>> start Provided data

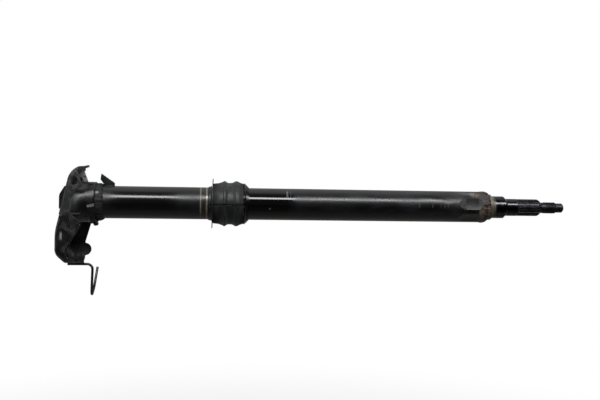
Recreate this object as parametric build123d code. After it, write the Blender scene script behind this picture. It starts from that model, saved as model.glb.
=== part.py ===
from build123d import *
from math import cos, radians, sin, sqrt, tan
import os

# Steering shaft of a small off-road vehicle. X runs along the shaft, from the handlebar
# bracket (-X) to the splined lower end (+X). Z is up and Y runs across. The origin is on
# the shaft axis, at the middle of the steering bush. Sizes are in millimetres.

# Shaft tube
tube_od = 38.0
tube_wall = 3.0
socket_reach = 153.5  # from the middle of the bush to the mouth of the bracket socket
lower_reach = 315.2  # from the middle of the bush to the lower mouth of the tube
tube_inset = 22.5  # length of tube inside the socket

# Six-sided crimp that locks the stub in the tube, measured back from the tube's mouth
crimp_flats = 35.4  # across flats, outside
crimp_turn = 11.0  # degrees that the near flat is turned upward
crimp_end = 10.0
crimp_length = 20.4
crimp_ramp_in = 7.0
crimp_ramp_out = 3.0

# Lower stub, from the tube's mouth outwards
plug_length = 46.0
plug_slip = 0.05
shoulder_d = 31.6
shoulder_length = 8.1
collar_d = 27.3
collar_length = 17.7
collar_chamfer = 1.4
collar_fillet = 2.0
seat_d = 21.3
seat_length = 15.7
spline_d = 21.0
spline_root_d = 18.8
spline_teeth = 18
spline_length = 27.3
spline_nose = 5.0
neck_d = 13.2
neck_length = 4.5
thread_d = 14.0
thread_length = 15.5
pilot_d = 11.6
pilot_length = 9.5
pilot_chamfer = 1.4
tube_weld_leg = 4.4

# Bracket socket: a drawn cup over the tube
sleeve_slip = 0.05
socket_od = 46.8
socket_flare_start = 13.5  # from the mouth to where the flare begins
socket_flare_radius = 17.5
socket_flare_angle = 39.0
socket_flare_over = 4.4  # reach of the flare beyond the wall's outer face
socket_flare_cap = 23.8  # half height where the flare is pressed flat
socket_step = 3.0  # ledge that the end of the tube stops on
socket_weld_length = 9.2
socket_weld_rise = 3.1

# Saddle plate under the socket
saddle_plate = 2.0
saddle_width = 9.0
saddle_drop = 1.5  # height of the saddle's upper edge below the axis
saddle_bevel_angle = 23.0  # how far the bevel on its upper edge faces up
saddle_bevel_slant = 0.31
saddle_bevel_drop = 5.7  # from the axis down to the bevel's lower edge

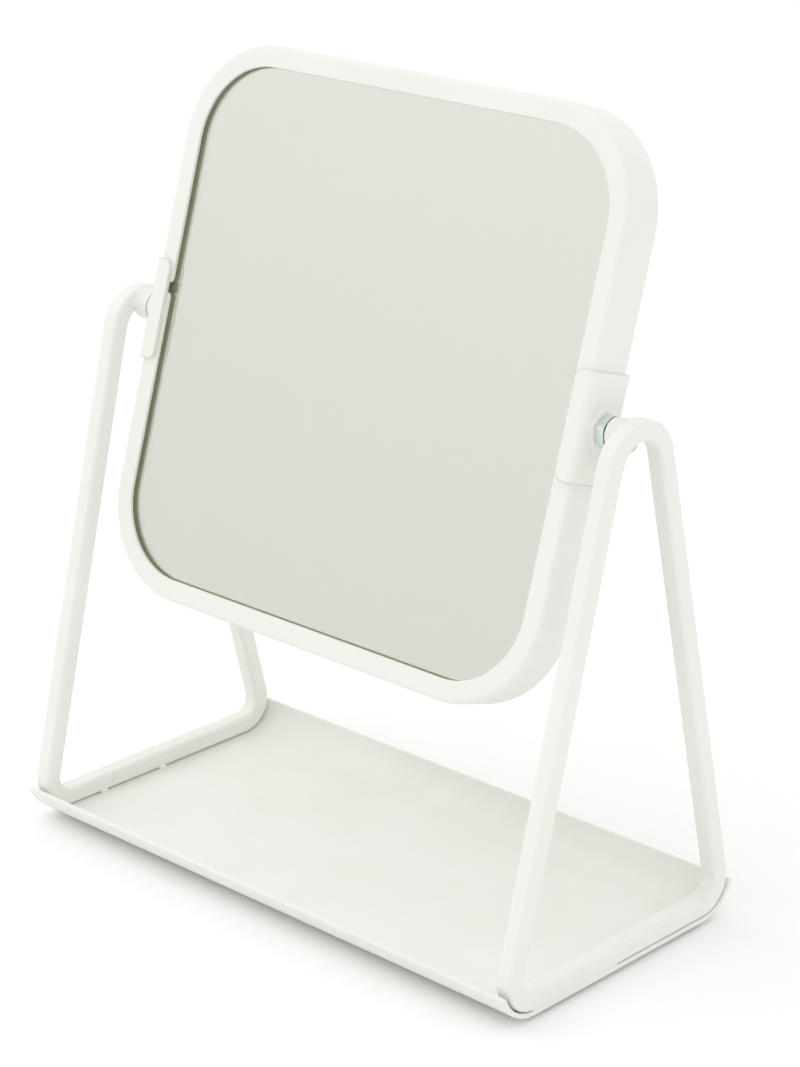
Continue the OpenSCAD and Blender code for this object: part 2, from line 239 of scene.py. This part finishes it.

>> end Provided data

Problem to work on
Write out every entry again exactly, please, with nothing missing.

Solution to this problem
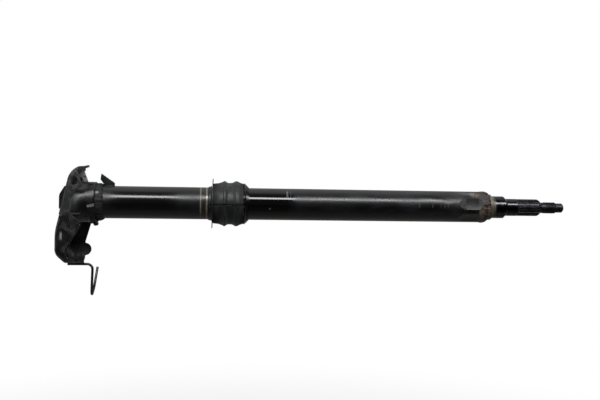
Recreate this object as parametric build123d code. After it, write the Blender scene script behind this picture. It starts from that model, saved as model.glb.
=== part.py ===
from build123d import *
from math import cos, radians, sin, sqrt, tan
import os

# Steering shaft of a small off-road vehicle. X runs along the shaft, from the handlebar
# bracket (-X) to the splined lower end (+X). Z is up and Y runs across. The origin is on
# the shaft axis, at the middle of the steering bush. Sizes are in millimetres.

# Shaft tube
tube_od = 38.0
tube_wall = 3.0
socket_reach = 153.5  # from the middle of the bush to the mouth of the bracket socket
lower_reach = 315.2  # from the middle of the bush to the lower mouth of the tube
tube_inset = 22.5  # length of tube inside the socket

# Six-sided crimp that locks the stub in the tube, measured back from the tube's mouth
crimp_flats = 35.4  # across flats, outside
crimp_turn = 11.0  # degrees that the near flat is turned upward
crimp_end = 10.0
crimp_length = 20.4
crimp_ramp_in = 7.0
crimp_ramp_out = 3.0

# Lower stub, from the tube's mouth outwards
plug_length = 46.0
plug_slip = 0.05
shoulder_d = 31.6
shoulder_length = 8.1
collar_d = 27.3
collar_length = 17.7
collar_chamfer = 1.4
collar_fillet = 2.0
seat_d = 21.3
seat_length = 15.7
spline_d = 21.0
spline_root_d = 18.8
spline_teeth = 18
spline_length = 27.3
spline_nose = 5.0
neck_d = 13.2
neck_length = 4.5
thread_d = 14.0
thread_length = 15.5
pilot_d = 11.6
pilot_length = 9.5
pilot_chamfer = 1.4
tube_weld_leg = 4.4

# Bracket socket: a drawn cup over the tube
sleeve_slip = 0.05
socket_od = 46.8
socket_flare_start = 13.5  # from the mouth to where the flare begins
socket_flare_radius = 17.5
socket_flare_angle = 39.0
socket_flare_over = 4.4  # reach of the flare beyond the wall's outer face
socket_flare_cap = 23.8  # half height where the flare is pressed flat
socket_step = 3.0  # ledge that the end of the tube stops on
socket_weld_length = 9.2
socket_weld_rise = 3.1

# Saddle plate under the socket
saddle_plate = 2.0
saddle_width = 9.0
saddle_drop = 1.5  # height of the saddle's upper edge below the axis
saddle_bevel_angle = 23.0  # how far the bevel on its upper edge faces up
saddle_bevel_slant = 0.31
saddle_bevel_drop = 5.7  # from the axis down to the bevel's lower edge

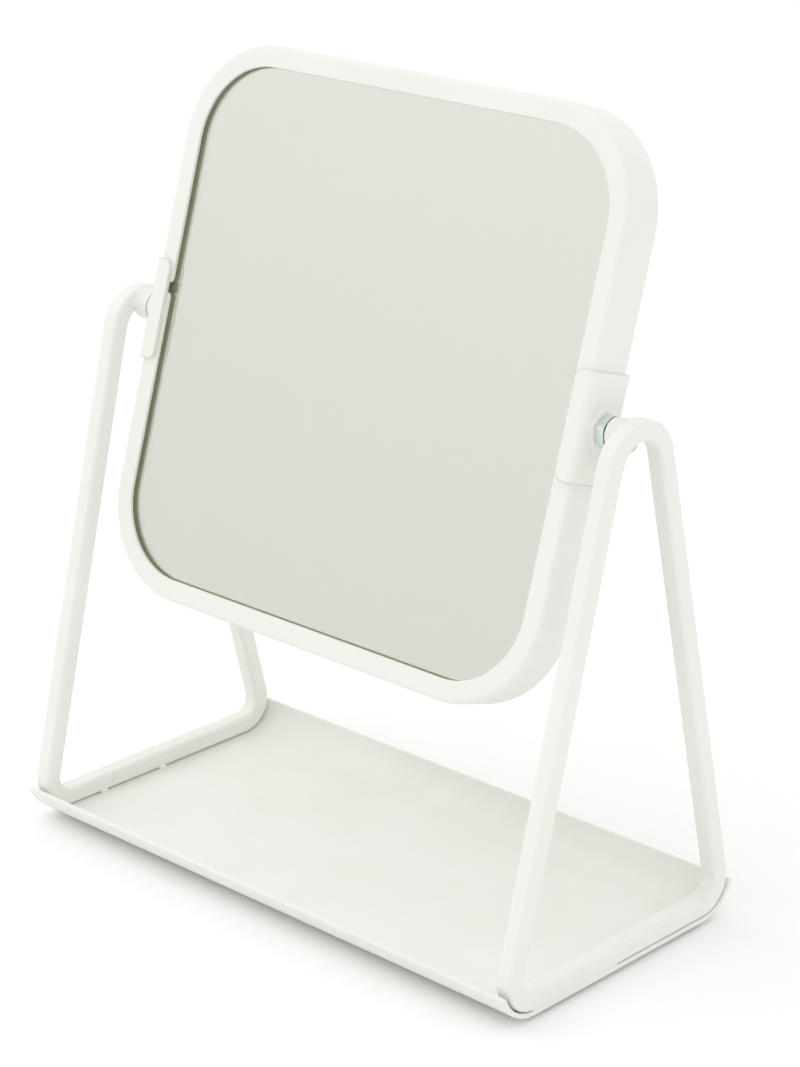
Continue the OpenSCAD and Blender code for this object: part 2, from line 239 of scene.py. This part finishes it.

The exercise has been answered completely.